In the 2016 presidential election, rife with foreign interference documented by American intelligence agencies and hacks of voter rolls in multiple states, voters deserve the truth. Were Pennsylvania votes counted accurately? That truth is not difficult to learn: simply count the paper ballots in optical scan districts, and permit forensic examination of the electronic voting systems in DRE districts. This can be done in days, by top experts, if necessary at the Stein campaign’s expense, under the supervision of election officials, and without endangering a single vote.
A majority of machines voted for Donald Trump in Pennsylvania. But who did the people vote for?

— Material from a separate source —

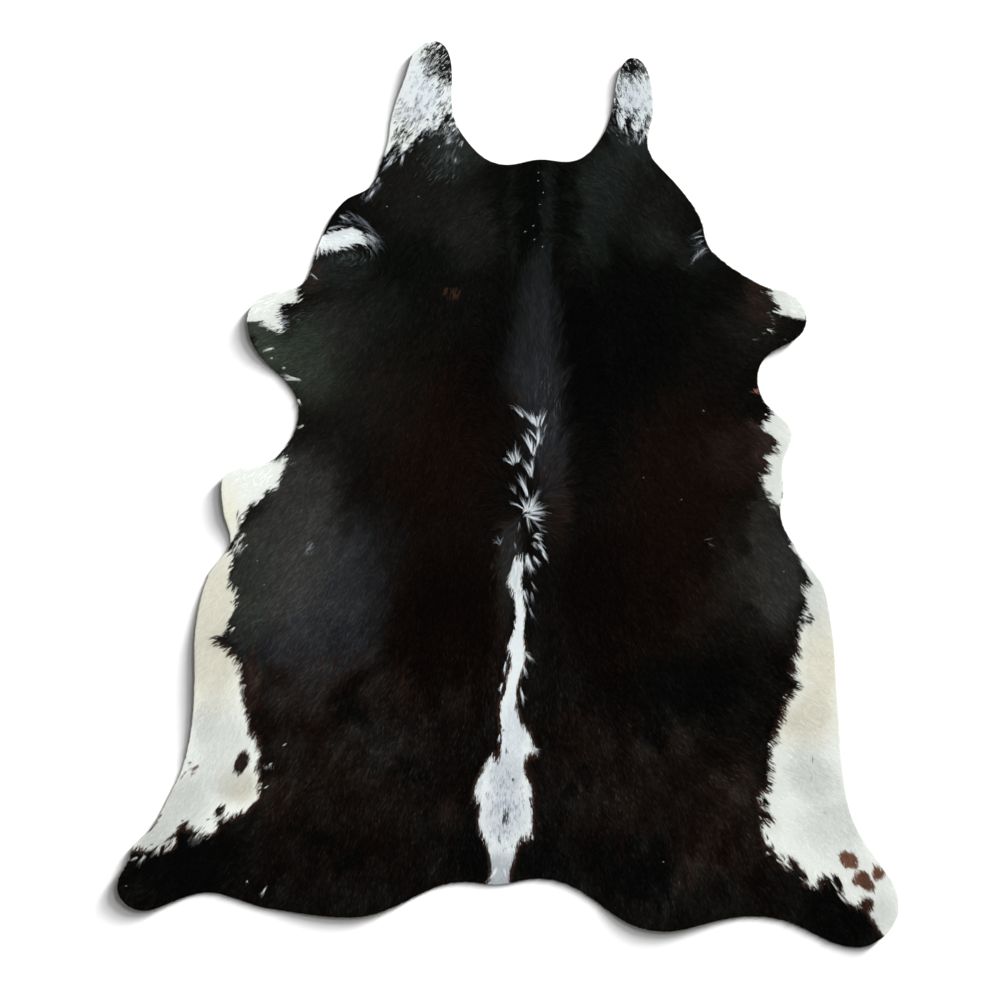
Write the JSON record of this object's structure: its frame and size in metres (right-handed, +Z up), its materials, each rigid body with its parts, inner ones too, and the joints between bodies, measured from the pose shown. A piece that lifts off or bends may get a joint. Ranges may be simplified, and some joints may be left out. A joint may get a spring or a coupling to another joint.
{
  "type": "cowhide rug",
  "caption": "Natural cowhide floor rug, hair side up: a whole hide in black with white flanks, white neck flaps and a white stripe on the backbone, lying flat.",
  "frame": {"origin": "on the floor, under the middle of the hide's bounding box", "axes": "+X across the hide, +Y along the backbone towards the neck, +Z up, out of the coat"},
  "size_m": [1.836, 2.13, 0.0139],
  "materials": {
    "coat": "short glossy cow hair on a tanned skin, black with white marks",
    "skin": "pale suede flesh side and cut edge of chrome-tanned hide"
  },
  "bodies": {
    "root": {"hide": "coat"}
  },
  "joints": []
}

Absent this Court’s intervention, Pennsylvanians will never know that truth.
Elsewhere over the weekend, the Stein campaign and the recount effort won two major procedural victories: In Michigan, a federal judge ordered a statewide recount to proceed following a hearing on Sunday, rejecting the Republican attorney general and the Trump campaign’s lawyers’ arguments that it should be halted, and in Wisconsin, a federal court rejected a petition from several pro-Trump super PACs seeking to temporarily halt the ongoing, statewide recount there.
“This is not about the outcome of the election,” said Susan Finn, one of the Pennsylvania voters who unsuccessfully petitioned the state to initiate a recount. “This is about the constitutional right of every American to have their voice heard.” (Also: “Our system is a mess.”) Stein herself, standing across the street from Trump Tower, encouraged the president-elect to support her campaign’s efforts to ensure that every vote is accurately counted. “There is nothing to be afraid of,” Stein said, “if you believe in democracy.”
In response to a question from a reporter about the nearly $7 million her campaign has crowdfunded, Stein said: “There will probably not be money left over. We’ll be lucky if we have enough.” Stein spokeswoman Jordan Brueckner provided Jezebel with the following breakdown of the cost of the recount effort:
Wisconsin: $3.5 million (paid) – additional $300,000 to be paid post recount. Essentially there was an accounting error on the state’s part and final total will be 3.8 million.
Pennsylvania: $500,000 (estimated)
Michigan: $973,250 (paid)
These numbers are just the filing fees, Brueckner wrote in an email. “The costs associated with recounts are a function of state law, which can often be difficult to untangle,” she added. “Attorney’s fees are likely to be another $2-3 million, then there are the costs of the statewide recount observers in all three states. The total cost is likely to be $9-10 million.”
Across the intersection of West 56th Street and Fifth Avenue, six counter-demonstrators shouted at Stein from where they were penned in behind a police barricade. “These people believe this country is a democracy. It’s not,” Carreras, the dapper Wall Streeter and failed politician, said, referring to the Green Party and its allies. “It’s a constitutional republic.”
“Stein is wasting taxpayer dollars,” said Ariel Kohane, who was wearing a yarmulke emblazoned with Trump’s face. A bit of a classic Manhattan character, Kohane has made previous appearances in the media as an anti-Beyoncé protestor and a Ted Cruz supporter. “How come you aren’t writing down anything that I’m saying?” he asked at one point, going on to complain about the effect that press conferences like Stein’s have on traffic around Trump Tower, as well as the extra security required in addition to the dozens of police officers that are now stationed around the president-elect’s home.
“I don’t know what they’re talking about,” a cop directing pedestrians when to cross the road told Jezebel. “I have to be here every day.”